[PROBLEM STATEMENT] Work out how many lines contain "rigid". Reply with the count alone.
* START RECORDS SHOWN *
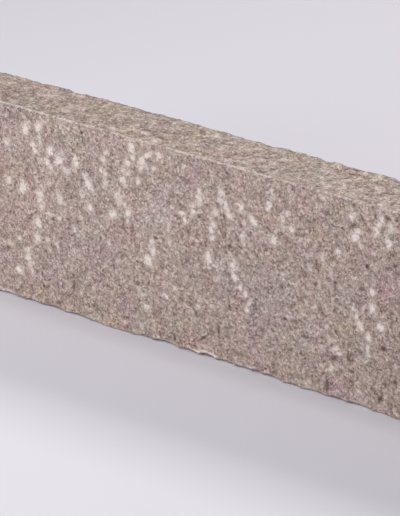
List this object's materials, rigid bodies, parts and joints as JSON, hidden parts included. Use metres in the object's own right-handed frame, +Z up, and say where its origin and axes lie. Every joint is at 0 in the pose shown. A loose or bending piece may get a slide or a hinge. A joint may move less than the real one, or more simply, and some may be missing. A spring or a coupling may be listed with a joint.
{
  "type": "granite kerb stone",
  "caption": "Straight rectangular granite kerb stone, dressed on the front, top, bed and ends, with a split back and flaked arrises.",
  "frame": {"origin": "middle of the bed, the underside on which the stone stands", "axes": "+X along the kerb, +Y from the exposed front face towards the split back, +Z up"},
  "size_m": [1, 0.08, 0.25],
  "materials": {
    "granite": "matte"
  },
  "bodies": {
    "root": {"kerb_stone": "granite"}
  },
  "joints": []
}
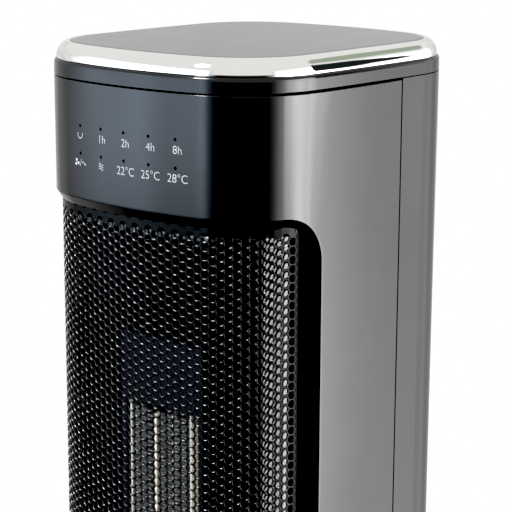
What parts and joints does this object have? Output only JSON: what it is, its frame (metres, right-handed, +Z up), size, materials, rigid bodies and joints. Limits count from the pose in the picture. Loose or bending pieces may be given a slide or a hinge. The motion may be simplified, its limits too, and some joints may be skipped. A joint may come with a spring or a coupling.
{
  "type": "ceramic space heater",
  "caption": "Tower ceramic heater on a round swivel base, gloss black with a chrome ring round a flat touch top, status dots and a tall wrap-around hex-hole grille.",
  "frame": {"origin": "middle of the round base, on the surface the feet stand on", "axes": "+Z up along the swivel axis; the front with the grille faces -Y; +X is the viewer's right when facing the front"},
  "size_m": [0.24, 0.24, 0.58],
  "materials": {
    "shell": "moulded gloss black",
    "chrome": "bright chrome plating",
    "panel": "flat polished black touch panel",
    "grille": "gloss black paint on perforated sheet",
    "liner": "gloss black",
    "duct": "matt black heat-resistant plastic",
    "heater_metal": "bright rolled aluminium",
    "heater_ceramic": "beige fired ceramic in an insulating film",
    "terminal": "tinned brass",
    "led": "dark tinted lens",
    "board": "green solder mask",
    "board_parts": "moulded component bodies",
    "base": "moulded gloss black",
    "base_plate": "matt black",
    "rubber": "soft black rubber",
    "screw": "zinc plated steel",
    "steel": "ground steel",
    "gear": "natural acetal",
    "wheel": "stamped aluminium",
    "filter": "woven nylon dust mesh",
    "rocker": "moulded black",
    "wire": "silicone insulation"
  },
  "bodies": {
    "base": {"base_plate": "base_plate", "base_cover": "base", "rubber_feet": "rubber", "base_screws": "screw", "swivel_post": "base_plate", "retaining_ring": "steel", "swivel_washer": "gear", "cord_gland": "base_plate", "tilt_switch_body": "base_plate", "swivel_gear": "gear"},
    "tilt_plunger": {"tilt_plunger": "rocker"},
    "pinion": {"swivel_pinion": "gear"},
    "blower": {"blower_wheel": "wheel", "blower_shaft": "steel", "blower_motor_rotor": "steel"},
    "dust_filter": {"filter_frame": "base_plate", "filter_mesh": "filter"},
    "power_rocker": {"power_rocker": "rocker"},
    "tower": {"swivel_motor": "steel", "chassis": "base_plate", "swivel_motor_screws": "screw", "front_shell": "shell", "front_grille": "grille", "grille_liner": "liner", "rear_shell": "shell", "shell_screws": "screw", "switch_housing": "rocker", "lid": "shell", "chrome_ring": "chrome", "top_panel": "panel", "touch_board": "board", "led_lenses": "led", "display_board": "board", "heater_rails": "heater_metal", "ceramic_bars": "heater_ceramic", "heater_fins": "heater_metal", "heater_end_blocks": "duct", "heater_terminals": "terminal", "thermal_cutout": "board_parts", "thermal_fuse": "steel", "duct_walls": "duct", "duct_mouth": "duct", "duct_floor": "duct", "duct_roof": "duct", "lower_bearing": "terminal", "blower_motor_case": "steel", "blower_motor_stator": "terminal", "power_board": "board", "power_board_parts": "board_parts", "power_board_screws": "screw", "wires": "wire"}
  },
  "joints": [
    {"name": "swivel", "type": "hinge", "parent": "base", "child": "tower", "pos_m": [0, 0, 0.035], "axis": [0, 0, 1], "range_deg": [-35, 35]},
    {"name": "pinion_spin", "type": "hinge", "parent": "tower", "child": "pinion", "pos_m": [0.036, 0, 0.041], "axis": [0, 0, 1], "range_deg": [-176, 176]},
    {"name": "blower_spin", "type": "hinge", "parent": "tower", "child": "blower", "pos_m": [0, 0.024, 0.259], "axis": [0, 0, 1], "continuous": true},
    {"name": "filter_slide", "type": "slide", "parent": "tower", "child": "dust_filter", "axis": [0, 1, 0], "range_m": [0, 0.06]},
    {"name": "rocker_tilt", "type": "hinge", "parent": "tower", "child": "power_rocker", "pos_m": [-0.042, 0.089, 0.112], "axis": [1, 0, 0], "range_deg": [0, 16]},
    {"name": "plunger_slide", "type": "slide", "parent": "base", "child": "tilt_plunger", "axis": [0, 0, -1], "range_m": [0, 0.0035], "stiffness_N_per_m": 40, "springref_m": 0.006}
  ],
  "couplings": [
    {"joint": "pinion_spin", "follows": "swivel", "ratio": 5}
  ]
}
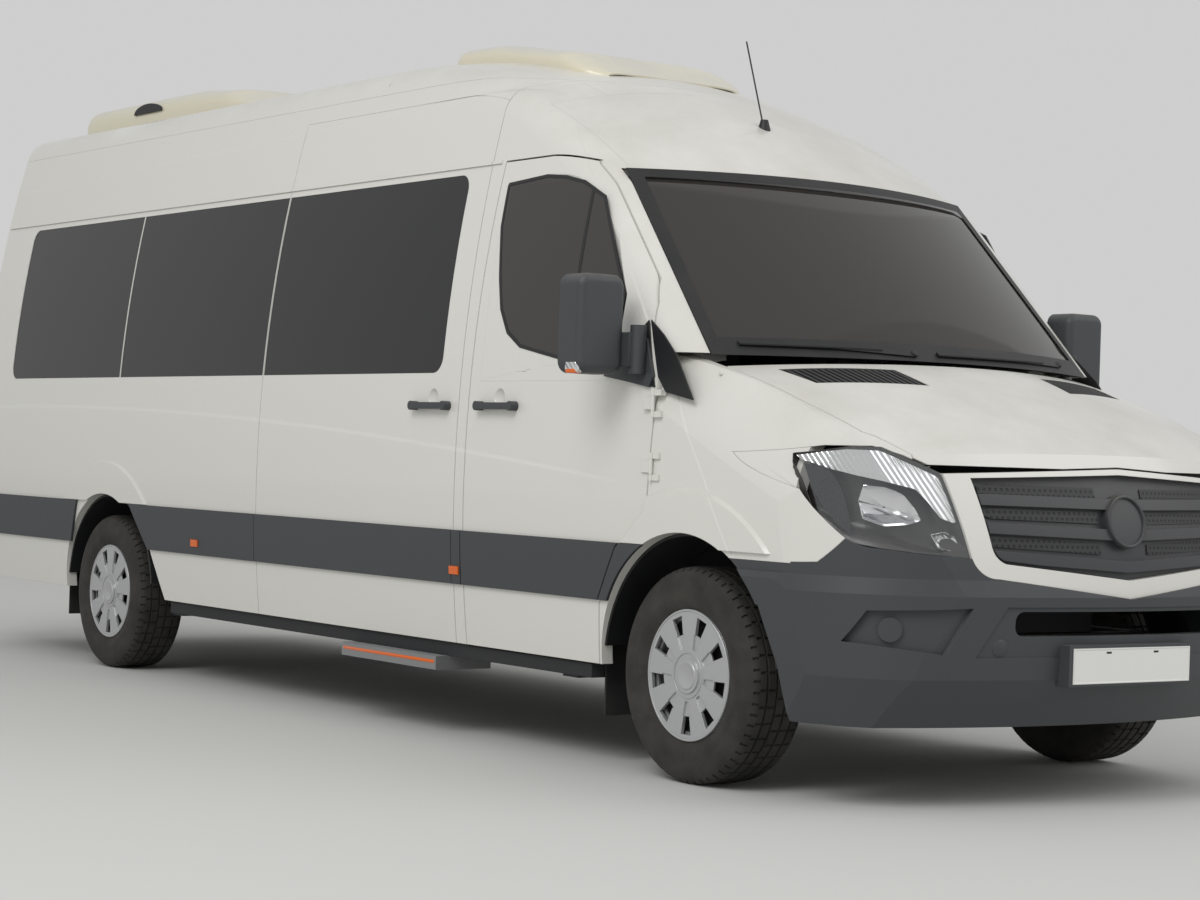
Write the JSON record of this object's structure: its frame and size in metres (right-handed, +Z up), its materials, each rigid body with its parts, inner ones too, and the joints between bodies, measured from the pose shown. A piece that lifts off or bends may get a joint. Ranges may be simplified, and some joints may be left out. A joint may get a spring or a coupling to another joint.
{
  "type": "minibus",
  "caption": "Long high-roof passenger van with tinted cabin windows, roof air-conditioning pods, opening doors and hood, steered front wheels and seats inside.",
  "frame": {"origin": "on the ground, under the middle of the overall box", "axes": "+X forward, +Y to the left side, +Z up"},
  "size_m": [6.96, 2.426, 2.7519],
  "materials": {
    "body_paint": "gloss",
    "floor_steel": "satin",
    "chassis_steel": "satin",
    "bumper_plastic": "textured",
    "trim_plastic": "textured",
    "grille_plastic": "satin",
    "lamp_clear": "clear",
    "lamp_red": "clear",
    "lamp_amber": "clear",
    "plate_white": "satin",
    "tinted_glass": "tinted",
    "clear_glass": "clear",
    "pod_shell": "satin",
    "step_metal": "satin",
    "engine_metal": "rough",
    "exhaust_steel": "dull",
    "cabin_plastic": "textured",
    "seat_fabric": "woven",
    "tyre_rubber": "matte",
    "flap_rubber": "matte",
    "wheel_silver": "silver",
    "spare_tyre": "matte"
  },
  "bodies": {
    "body": {"floor": "floor_steel", "roof": "body_paint", "cab_frame": "body_paint", "front_wings": "body_paint", "body_side_right": "body_paint", "body_side_left": "body_paint", "headlamps": "lamp_clear", "grille_surround": "body_paint", "grille": "grille_plastic", "front_bumper": "bumper_plastic", "number_plate": "plate_white", "windscreen": "clear_glass", "scuttle": "trim_plastic", "bulkhead": "floor_steel", "side_glass": "tinted_glass", "sliding_door": "body_paint", "sliding_door_glass": "tinted_glass", "side_mouldings": "bumper_plastic", "marker_lamps": "lamp_amber", "rear_bumper": "bumper_plastic", "tail_lamps": "lamp_red", "air_con_pods": "pod_shell", "aerial": "trim_plastic", "side_step": "step_metal", "mud_flaps": "flap_rubber", "arch_liners": "trim_plastic", "chassis": "chassis_steel", "rear_axle": "chassis_steel", "power_train": "engine_metal", "exhaust": "exhaust_steel", "fuel_tank": "cabin_plastic", "spare_wheel": "spare_tyre", "dashboard": "cabin_plastic", "front_seats": "seat_fabric", "passenger_seats": "seat_fabric"},
    "hood": {"hood": "body_paint", "hood_vents": "trim_plastic"},
    "steering_wheel": {"steering_wheel": "cabin_plastic"},
    "front_door_left": {"front_door_left": "body_paint", "front_door_left_glass": "clear_glass", "front_door_left_fittings": "trim_plastic"},
    "rear_door_left": {"rear_door_left": "body_paint", "rear_door_left_glass": "tinted_glass"},
    "knuckle_left": {"knuckle_left": "chassis_steel"},
    "wheel_front_left": {"tyre_front_left": "tyre_rubber", "wheel_front_left": "wheel_silver"},
    "wheel_rear_left": {"tyre_rear_left": "tyre_rubber", "wheel_rear_left": "wheel_silver"},
    "front_door_right": {"front_door_right": "body_paint", "front_door_right_glass": "clear_glass", "front_door_right_fittings": "trim_plastic"},
    "rear_door_right": {"rear_door_right": "body_paint", "rear_door_right_glass": "tinted_glass"},
    "knuckle_right": {"knuckle_right": "chassis_steel"},
    "wheel_front_right": {"tyre_front_right": "tyre_rubber", "wheel_front_right": "wheel_silver"},
    "wheel_rear_right": {"tyre_rear_right": "tyre_rubber", "wheel_rear_right": "wheel_silver"}
  },
  "joints": [
    {"name": "steer_left", "type": "hinge", "parent": "body", "child": "knuckle_left", "pos_m": [2.46, 0.745, 0.3], "axis": [0, -0.2425, 0.9701], "range_deg": [-35, 35]},
    {"name": "steer_right", "type": "hinge", "parent": "body", "child": "knuckle_right", "pos_m": [2.46, -0.745, 0.3], "axis": [0, 0.2425, 0.9701], "range_deg": [-35, 35]},
    {"name": "spin_front_left", "type": "hinge", "parent": "knuckle_left", "child": "wheel_front_left", "pos_m": [2.46, 0.84, 0.348], "axis": [0, 1, 0], "continuous": true},
    {"name": "spin_rear_left", "type": "hinge", "parent": "body", "child": "wheel_rear_left", "pos_m": [-1.865, 0.84, 0.348], "axis": [0, 1, 0], "continuous": true},
    {"name": "spin_front_right", "type": "hinge", "parent": "knuckle_right", "child": "wheel_front_right", "pos_m": [2.46, -0.84, 0.348], "axis": [0, 1, 0], "continuous": true},
    {"name": "spin_rear_right", "type": "hinge", "parent": "body", "child": "wheel_rear_right", "pos_m": [-1.865, -0.84, 0.348], "axis": [0, 1, 0], "continuous": true},
    {"name": "turn_steering_wheel", "type": "hinge", "parent": "body", "child": "steering_wheel", "pos_m": [1.85, 0.43, 1.15], "axis": [-0.766, 0, 0.6428], "range_deg": [-525, 525]},
    {"name": "open_hood", "type": "hinge", "parent": "body", "child": "hood", "pos_m": [2.514, 0, 1.314], "axis": [0, -1, 0], "range_deg": [0, 55]},
    {"name": "open_front_door_left", "type": "hinge", "parent": "body", "child": "front_door_left", "pos_m": [2.292, 0.992, 0.9], "axis": [0, 0, -1], "range_deg": [0, 70]},
    {"name": "open_rear_door_left", "type": "hinge", "parent": "body", "child": "rear_door_left", "pos_m": [-3.447, 0.888, 1.3], "axis": [0, 0, -1], "range_deg": [0, 180]},
    {"name": "open_front_door_right", "type": "hinge", "parent": "body", "child": "front_door_right", "pos_m": [2.292, -0.992, 0.9], "axis": [0, 0, 1], "range_deg": [0, 70]},
    {"name": "open_rear_door_right", "type": "hinge", "parent": "body", "child": "rear_door_right", "pos_m": [-3.447, -0.888, 1.3], "axis": [0, 0, 1], "range_deg": [0, 180]}
  ],
  "couplings": [
    {"joint": "steer_right", "follows": "steer_left", "ratio": 1},
    {"joint": "turn_steering_wheel", "follows": "steer_left", "ratio": 15}
  ]
}
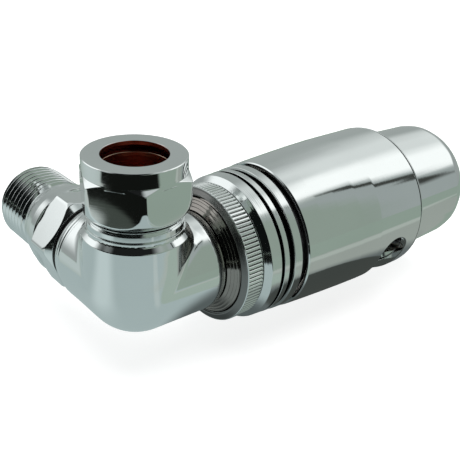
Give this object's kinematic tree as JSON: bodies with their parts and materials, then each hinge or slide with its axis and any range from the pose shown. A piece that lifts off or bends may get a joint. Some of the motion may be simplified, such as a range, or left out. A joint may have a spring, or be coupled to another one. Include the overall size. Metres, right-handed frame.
{
  "type": "thermostatic radiator valve",
  "caption": "Corner thermostatic radiator valve in polished chrome: compression pipe nut, hexagonal threaded tail, knurled ring and a barrel handwheel with vent slots.",
  "frame": {"origin": "the point where the centrelines of the pipe port, the radiator tail and the thermostatic head cross, inside the valve body", "axes": "+X out along the thermostatic head, +Y out along the radiator tail, +Z out along the pipe port"},
  "size_m": [0.1229, 0.0727, 0.0525],
  "materials": {
    "chrome_plate": "polished bright chrome plate",
    "bright_nickel": "turned and plated, slightly darker",
    "raw_brass": "turned",
    "stainless_steel": "ground",
    "spring_steel": "drawn wire",
    "copper_capsule": "drawn copper, dulled",
    "seal_rubber": "matt",
    "black_polymer": "moulded satin",
    "white_polymer": "moulded satin"
  },
  "bodies": {
    "valve": {"valve_body": "chrome_plate", "pipe_olive": "raw_brass", "radiator_tail": "chrome_plate", "tail_seal": "seal_rubber", "valve_bonnet": "bright_nickel", "bonnet_o_ring": "seal_rubber", "gland_nut": "raw_brass", "gland_o_ring": "seal_rubber", "spindle_guide": "raw_brass", "spindle_spring": "spring_steel", "ring_clip": "spring_steel", "head_base": "chrome_plate", "guide_sleeve": "black_polymer", "sleeve_circlip": "spring_steel"},
    "compression_nut": {"pipe_nut": "chrome_plate"},
    "union_ring": {"knurled_ring": "chrome_plate"},
    "handwheel": {"handwheel_barrel": "chrome_plate", "handwheel_liner": "white_polymer", "cap_trim_ring": "chrome_plate", "end_cap": "chrome_plate"},
    "carrier": {"sensor_carrier": "white_polymer", "sensor_capsule": "copper_capsule", "overtravel_spring": "spring_steel"},
    "plunger": {"capsule_piston": "stainless_steel", "piston_cup": "white_polymer", "push_pin": "white_polymer", "spindle": "stainless_steel", "spindle_collar": "stainless_steel", "disc_holder": "raw_brass", "disc_washer": "seal_rubber", "disc_screw": "raw_brass"}
  },
  "joints": [
    {"name": "handwheel_turn", "type": "hinge", "parent": "valve", "child": "handwheel", "pos_m": [0.038, 0, 0], "axis": [1, 0, 0], "range_deg": [-150, 150]},
    {"name": "carrier_slide", "type": "slide", "parent": "valve", "child": "carrier", "axis": [1, 0, 0], "range_m": [-0.00126, 0.00126], "deforming": ["spindle_spring"]},
    {"name": "thermal_stroke", "type": "slide", "parent": "carrier", "child": "plunger", "axis": [-1, 0, 0], "range_m": [0, 0.0006], "stiffness_N_per_m": 500, "deforming": ["overtravel_spring", "spindle_spring"]},
    {"name": "union_ring_turn", "type": "hinge", "parent": "valve", "child": "union_ring", "pos_m": [0.022, 0, 0], "axis": [1, 0, 0], "continuous": true},
    {"name": "compression_nut_turn", "type": "hinge", "parent": "valve", "child": "compression_nut", "pos_m": [0, 0, 0.0249], "axis": [0, 0, 1], "continuous": true}
  ],
  "couplings": [
    {"joint": "carrier_slide", "follows": "handwheel_turn", "m_per_rad": 0.00047746}
  ]
}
* END RECORDS SHOWN *
[REPLY TO THE TASK] 3